My conclusion was that it's a promising approach. AI was able to catch many details, which suggests that it already has value as a screening tool. In some extent, it can even identify the most important issue in the manuscript. At this moment, AI cannot replace human reviewers. Human review is not just about finding inconsistencies; it is about judging importance, weighing evidence, and understanding what truly advances a field. That requires prioritization and scientific intuition, not just pattern recognition.
Still, I have no doubt that AI will improve rapidly. Very soon, it may be able to answer my three questions with far greater precision than it can today. When that happens, AI will begin to do more than assist peer review: it will start to score the quality of a study in a systematic way. And when quality can be scored consistently, concepts such as “novelty” and “impact” may be revealed for what they often are—partly evidence-based judgments, but also partly personal opinions shaped by taste, prestige, and fashion.
That is why I think preprints scored by AI and circulated on social media may represent the future of scientific publication: immediate dissemination, visible evaluation, and potentially far lower cost to authors.
The more important question, then, is this: how would such a tool change scientific publishing? Here is my prediction.
1. AI will move from assistance to evaluation.

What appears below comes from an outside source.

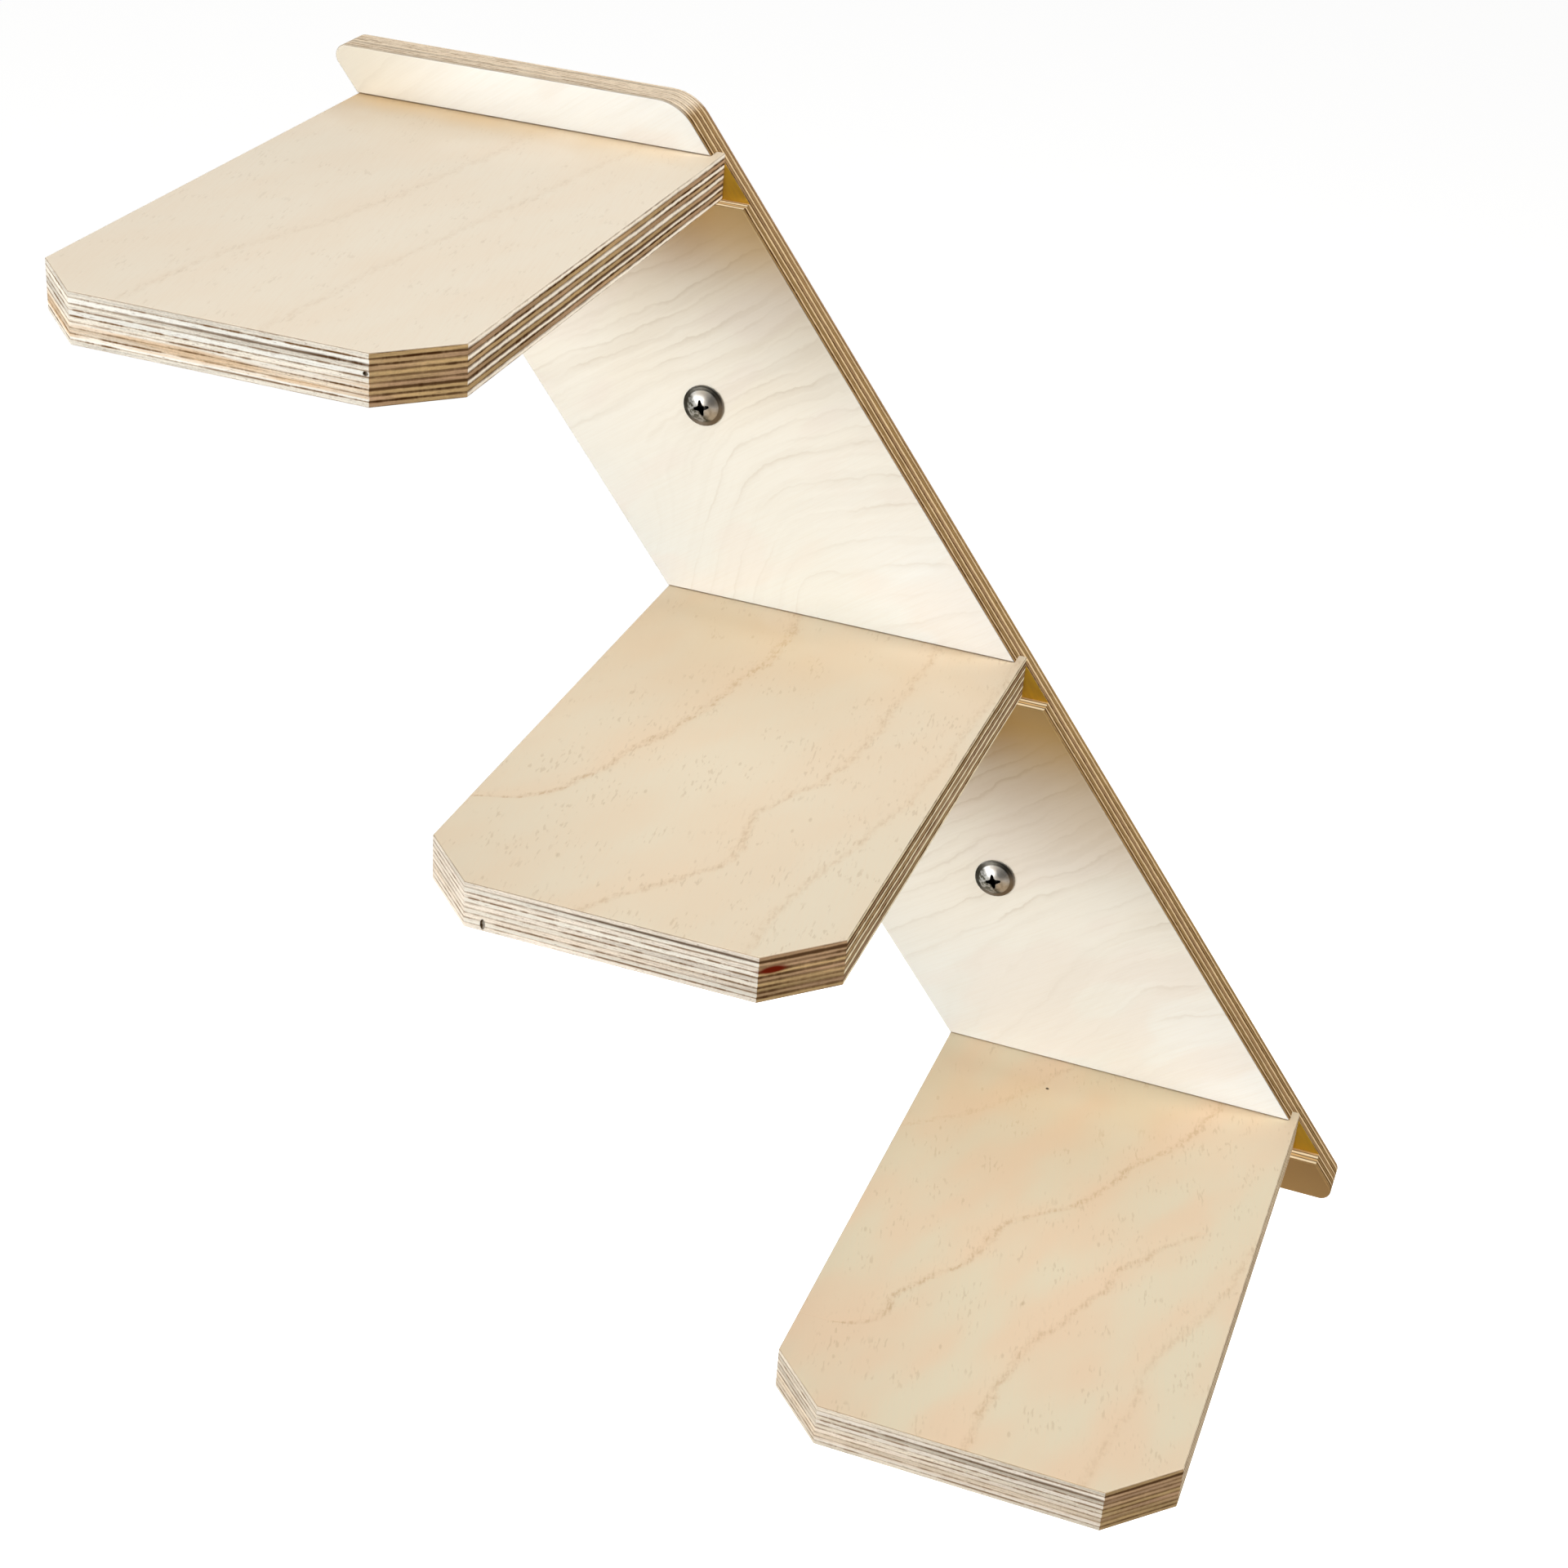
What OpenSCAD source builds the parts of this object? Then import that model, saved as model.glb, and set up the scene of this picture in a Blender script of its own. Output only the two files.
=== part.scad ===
// Wall-mounted cat stairs: three plywood steps in a slanting plywood back plate.
// Lengths are in millimetres. X runs right along the wall, Y into the wall, Z up.
// The origin lies on the plate's rear face, midway between the two wall screws.

/* [Steps] */
// Length of each step along the wall
step_w = 100; // [90:1:160]
// How far each step stands out from the plate's front face
step_reach = 160; // [120:1:220]
// Thickness of the step plywood
step_t = 12; // [9:0.5:18]
// Size of the 45 degree cuts on the two front corners
step_chamfer = 15; // [5:0.5:30]

/* [Climb] */
// Height from one step to the next
step_rise = 120; // [100:1:180]
// Sideways travel from one step to the next
step_run = 93; // [60:1:120]

/* [Back plate] */
// Width of the plate, measured level
plate_w = 98; // [90:1:150]
// Thickness of the plate plywood
plate_t = 12; // [10:0.5:18]
// Plate above the upper step's top face
top_margin = 12; // [10:0.5:40]
// Plate below the lower step's underside
bottom_margin = 11; // [10:0.5:40]
// Distance from each corner to where its rounding starts
corner_setback = 6; // [2:0.5:9]
// Depth of the grooves that hold the steps
dado_depth = 5; // [3:0.5:6]
// Play between a groove and its step
dado_play = 0.1; // [0.05:0.05:0.4]

/* [Wall screws] */
// Thread diameter of the wall screws
wall_screw_d = 4.2; // [3.5:0.1:5]
// Length of the wall screws under the head
wall_screw_l = 41; // [32:1:75]
// Diameter of the plain neck between the head and the thread
wall_neck_d = 3; // [2.4:0.1:3.4]
// Length over which the neck widens to the thread
wall_neck_taper = 0.6; // [0.3:0.1:1.5]
// Length of the wall screws' pointed end
wall_tip_l = 6; // [4:0.5:8]
// Diameter of the wafer head
wafer_d = 11.2; // [10:0.1:14]
// Height of the wafer head
wafer_h = 2.6; // [2.2:0.1:3.5]
// Thickness of the wafer head where its dome starts
wafer_rim_t = 0.9; // [0.7:0.1:1.2]
// Thickness of the wafer head at its edge
wafer_edge_t = 0.5; // [0.3:0.1:0.7]
// Diameter of the dome on the wafer head
dome_d = 8.8; // [7:0.1:9.5]
// Gap all round between a wall screw and its hole
wall_hole_gap = 0.2; // [0.1:0.05:0.5]
// Turn of the recess in each wall screw, seen from the front
wall_recess_turn = 16; // [0:1:90]

/* [Step screws] */
// Thread diameter of the step screws
step_screw_d = 3.5; // [3:0.1:4]
// Overall length of the step screws
step_screw_l = 35; // [25:1:50]
// Length of the step screws' pointed end
step_tip_l = 5; // [3:0.5:7]
// Diameter of the countersunk head
sunk_head_d = 7; // [6:0.1:8]
// Straight edge of the countersunk head, above its cone
sunk_edge_t = 0.3; // [0.1:0.1:0.5]
// Depth of a step screw's head below the plate's rear face
sunk_below = 0.3; // [0.1:0.05:0.6]
// Distance of a step screw from the step's end
screw_inset = 22; // [15:1:35]
// Gap all round between a step screw and the wood
step_hole_gap = 0.05; // [0.02:0.01:0.2]

/* [Cross recess] */
// Width across the recess at its mouth
recess_w = 4.6; // [4:0.1:5]
// Width across the recess at its floor
recess_floor_w = 2.4; // [1.6:0.1:3]
// Width of one slot of the recess
recess_slot = 1.2; // [0.8:0.1:1.6]
// Depth of the recess
recess_depth = 2.1; // [1.2:0.1:2.4]

/* [Hidden] */
$fn = 64;

// Places along the climb, counted in steps down from the middle one.
// A wall screw sits halfway between two steps.
UPPER = -1;
MIDDLE = 0;
LOWER = 1;
STEPS = [UPPER, MIDDLE, LOWER];
UPPER_SCREW = (UPPER + MIDDLE) / 2;
LOWER_SCREW = (MIDDLE + LOWER) / 2;
LEFT = -1;
RIGHT = 1;
TOP = 1;
BOTTOM = -1;

// The plate's sides lie at this angle to the level, and move this far sideways per unit of height
lean = atan2(step_rise, step_run);
slope = step_run / step_rise;

plate_top = step_rise + step_t / 2 + top_margin;
plate_bottom = -step_rise - step_t / 2 - bottom_margin;
plate_front_y = -plate_t;
dado_floor_y = -(plate_t - dado_depth);
step_front_y = -(plate_t + step_reach);
step_screw_end_y = -(sunk_below + step_screw_l);

// A cut runs this far past the surface that it leaves
past = 1;

function climb(place) = [place * step_run, 0, -place * step_rise];
function plate_left_x(z) = -z * slope - plate_w / 2;
// A step's left end is flush with the plate's left edge at the step's top face
function step_left_x(place) = plate_left_x(climb(place).z + step_t / 2);
function step_screw_x(place, side) =
    step_left_x(place) + (side == LEFT ? screw_inset : step_w - screw_inset);

step_colour = [0.91, 0.84, 0.72];
plate_colour = [0.95, 0.91, 0.82];
bright_steel = [0.72, 0.72, 0.71];
yellow_steel = [0.80, 0.70, 0.42];

// Stands a drawing up against the wall plane, with its back at y = 0
module stand_up(thickness) {
    rotate([90, 0, 0]) linear_extrude(height = thickness) children();
}

// Points a shape's +Z out of the wall, towards the front
module face_front() {
    rotate([90, 0, 0]) children();
}

// Points a shape's +Z into the wall, towards the rear
module face_rear() {
    rotate([-90, 0, 0]) children();
}

module hole_along_y(d, front_y, rear_y) {
    translate([0, rear_y, 0]) face_front() cylinder(d = d, h = rear_y - front_y);
}

module at_step_screw(place, side) {
    translate([step_screw_x(place, side), 0, climb(place).z]) children();
}

// What rounding takes off one corner of the plate: the corner's kite, less a circle that touches both edges.
// All four corners start to round at the same distance, so the two sharp ones get a small radius
// and the two blunt ones a large one.
module corner_waste(side, end) {
    z = end == TOP ? plate_top : plate_bottom;
    corner = [plate_left_x(z) + (side == LEFT ? 0 : plate_w), z];
    along_end = -side * [corner_setback, 0];
    along_side = end * corner_setback * [cos(lean), -sin(lean)];
    sharp = side * end < 0;
    r = corner_setback * (sharp ? tan(lean / 2) : 1 / tan(lean / 2));
    centre = corner + along_end - end * [0, r];
    difference() {
        polygon([corner + along_end, 2 * corner - centre, corner + along_side, centre]);
        translate(centre) circle(r = r);
    }
}

module plate_outline() {
    difference() {
        polygon([
            [plate_left_x(plate_top), plate_top], [plate_left_x(plate_top) + plate_w, plate_top],
            [plate_left_x(plate_bottom) + plate_w, plate_bottom], [plate_left_x(plate_bottom), plate_bottom]
        ]);
        for (side = [LEFT, RIGHT], end = [TOP, BOTTOM]) corner_waste(side, end);
    }
}

// A groove across the whole plate. Its step rests on the lower wall, and the play is above.
module dado(place) {
    length = plate_w + 2 * (step_t * slope + past);
    translate(climb(place) + [-length / 2, plate_front_y - past, -step_t / 2])
        cube([length, dado_depth + past, step_t + dado_play]);
}

// Hole and countersink for one step screw, open at the plate's rear face
module step_screw_hole() {
    mouth_r = sunk_head_d / 2 + step_hole_gap;
    cone_y = -(sunk_below + sunk_edge_t);
    hole_along_y(step_screw_d + 2 * step_hole_gap, dado_floor_y - past, past);
    hole_along_y(2 * mouth_r, cone_y, past);
    translate([0, cone_y, 0]) face_front() cylinder(r1 = mouth_r, r2 = 0, h = mouth_r);
}

module back_plate() {
    color(plate_colour) difference() {
        stand_up(plate_t) plate_outline();
        for (place = STEPS) dado(place);
        for (place = [UPPER_SCREW, LOWER_SCREW])
            translate(climb(place))
                hole_along_y(wall_screw_d + 2 * wall_hole_gap, plate_front_y - past, past);
        for (place = STEPS, side = [LEFT, RIGHT])
            at_step_screw(place, side) step_screw_hole();
    }
}

// A step from above, with its left end at x = 0
module step_outline() {
    polygon([
        [0, dado_floor_y], [step_w, dado_floor_y],
        [step_w, step_front_y + step_chamfer], [step_w - step_chamfer, step_front_y],
        [step_chamfer, step_front_y], [0, step_front_y + step_chamfer]
    ]);
}

module step_board(place) {
    color(step_colour) difference() {
        translate([step_left_x(place), 0, climb(place).z - step_t / 2])
            linear_extrude(height = step_t) step_outline();
        for (side = [LEFT, RIGHT])
            at_step_screw(place, side)
                hole_along_y(
                    step_screw_d + 2 * step_hole_gap,
                    step_screw_end_y - step_hole_gap, dado_floor_y + past
                );
    }
}

// A cross that narrows towards its floor, cut downwards from z = 0
module cross_recess() {
    widening = (recess_w - recess_floor_w) / recess_depth;
    intersection() {
        union() {
            for (turn = [0, 90])
                rotate([0, 0, turn])
                    translate([-recess_w, -recess_slot / 2, -recess_depth])
                        cube([2 * recess_w, recess_slot, recess_depth + past]);
        }
        translate([0, 0, -recess_depth])
            cylinder(d1 = recess_floor_w, d2 = recess_w + widening * past, h = recess_depth + past);
    }
}

// The low dome on a wafer head, standing on z = 0
module dome(d, h) {
    ball_r = (d * d / 4 + h * h) / (2 * h);
    intersection() {
        translate([0, 0, h - ball_r]) sphere(r = ball_r, $fn = 96);
        cylinder(d = d, h = h + past);
    }
}

// Head above z = 0, a plain neck through the plate, and the thread as a plain shank with a point
module wafer_screw() {
    difference() {
        union() {
            rotate_extrude()
                polygon([
                    [0, -wall_screw_l], [wall_screw_d / 2, wall_tip_l - wall_screw_l],
                    [wall_screw_d / 2, -plate_t], [wall_neck_d / 2, wall_neck_taper - plate_t],
                    [wall_neck_d / 2, 0], [wafer_d / 2, 0], [wafer_d / 2, wafer_edge_t],
                    [dome_d / 2, wafer_rim_t], [0, wafer_rim_t]
                ]);
            translate([0, 0, wafer_rim_t]) dome(dome_d, wafer_h - wafer_rim_t);
        }
        translate([0, 0, wafer_h]) cross_recess();
    }
}

module wall_screw(place) {
    color(bright_steel)
        translate(climb(place) + [0, plate_front_y, 0])
            face_front() rotate([0, 0, wall_recess_turn]) wafer_screw();
}

// Flat head with its top at z = 0, and the thread below it as a plain shank with a point
module sunk_screw() {
    cone_h = (sunk_head_d - step_screw_d) / 2;
    difference() {
        rotate_extrude()
            polygon([
                [0, -step_screw_l], [step_screw_d / 2, step_tip_l - step_screw_l],
                [step_screw_d / 2, -sunk_edge_t - cone_h], [sunk_head_d / 2, -sunk_edge_t],
                [sunk_head_d / 2, 0], [0, 0]
            ]);
        cross_recess();
    }
}

module step_screw(place, side) {
    color(yellow_steel)
        at_step_screw(place, side)
            translate([0, -sunk_below, 0]) face_rear() sunk_screw();
}

back_plate();
step_board(UPPER);  // upper_step
step_board(MIDDLE);  // middle_step
step_board(LOWER);  // lower_step
wall_screw(UPPER_SCREW);  // upper_wall_screw
wall_screw(LOWER_SCREW);  // lower_wall_screw
step_screw(UPPER, LEFT);  // upper_step_screw_left
step_screw(UPPER, RIGHT);  // upper_step_screw_right
step_screw(MIDDLE, LEFT);  // middle_step_screw_left
step_screw(MIDDLE, RIGHT);  // middle_step_screw_right
step_screw(LOWER, LEFT);  // lower_step_screw_left
step_screw(LOWER, RIGHT);  // lower_step_screw_right
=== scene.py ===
"""Looks of the wall-mounted cat stairs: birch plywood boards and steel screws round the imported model."""

from functools import partialmethod
from math import atan2, ceil, cos, pi, radians, sin, tan

import bmesh
import bpy
from mathutils import Matrix, Vector


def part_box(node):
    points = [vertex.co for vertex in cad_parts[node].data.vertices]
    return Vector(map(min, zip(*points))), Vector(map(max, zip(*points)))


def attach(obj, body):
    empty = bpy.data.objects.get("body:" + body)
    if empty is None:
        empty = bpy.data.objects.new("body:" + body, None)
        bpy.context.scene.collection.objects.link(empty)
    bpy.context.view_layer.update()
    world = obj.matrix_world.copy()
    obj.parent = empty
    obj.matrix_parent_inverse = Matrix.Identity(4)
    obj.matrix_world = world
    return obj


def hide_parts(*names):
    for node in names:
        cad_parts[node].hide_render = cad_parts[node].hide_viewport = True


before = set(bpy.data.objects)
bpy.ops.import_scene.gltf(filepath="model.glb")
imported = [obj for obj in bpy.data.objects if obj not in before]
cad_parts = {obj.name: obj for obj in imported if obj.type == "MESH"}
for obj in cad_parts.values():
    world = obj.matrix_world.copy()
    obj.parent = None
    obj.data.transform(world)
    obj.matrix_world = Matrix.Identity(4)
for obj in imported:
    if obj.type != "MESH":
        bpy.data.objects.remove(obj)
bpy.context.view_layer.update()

MM = 0.001
STEPS = ("upper_step", "middle_step", "lower_step")

# The camera of the photograph, in metres in the part's own frame
CAMERA_EYE = Vector((0.179968, -0.643146, 0.334568))
CAMERA_RIGHT = Vector((0.939460, 0.335111, 0.071523))
CAMERA_DOWN = Vector((0.226603, -0.451015, -0.863271))
CAMERA_FORWARD = Vector((-0.257034, 0.827216, -0.499648))
FOCAL_PX = 3364.2
IMAGE_PX = 1920
SENSOR_MM = 36.0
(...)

AI will not only review manuscripts and research proposals, but also generate structured scores for reproducibility, relevance, significance, and perhaps methodological rigor. Commercial versions will likely offer different levels of analysis depending on cost, from basic screening to full literature comparison and hypothesis generation.
2. Publishers, funders, and researchers will all adopt it for efficiency.
Funding agencies and scientific publishers will use AI tools to accelerate the review process and handle more submissions with fewer delays. Individual researchers will also subscribe to basic AI functions to improve manuscripts before submission and to identify weaknesses earlier in the writing process.
3. A new type of journal will emerge.
Eventually, journals may stop defining themselves mainly as gatekeepers. Instead, every submitted manuscript could receive a full AI-based review within minutes at low cost. The journal’s main job would then be different: not deciding whether a paper deserves to exist, but helping readers discover which papers are most worth reading based on significance, public interest, or personal relevance. Readers could also comment directly on studies, creating a more open and continuous evaluation system. In that sense, scientific publishing may begin to resemble YouTube or TikTok—not in superficiality, but in recommendation-driven discovery.
4. Institutions will normalize AI-reviewed preprints.
Research institutes and government agencies will subscribe to these tools and provide them to their members. Researchers will use them to review and score their own manuscripts before posting them to preprint servers, labeling them as “reviewed” or “evaluated.” If that system becomes standardized and trusted, more preprints may be indexed and taken seriously as part of the formal scientific record. Fewer studies will be trapped in endless review cycles, and less knowledge will be lost simply because it failed to clear the prestige threshold of a particular journal.
If this prediction turns out to be correct, then the pay-to-publish model is living on borrowed time. Once evaluation, dissemination, and discovery can be separated from traditional journal gatekeeping, the current system will be much harder to justify. Scientific publishing will not disappear, but its value proposition will have to change—from controlling access to knowledge toward organizing, evaluating, and recommending it.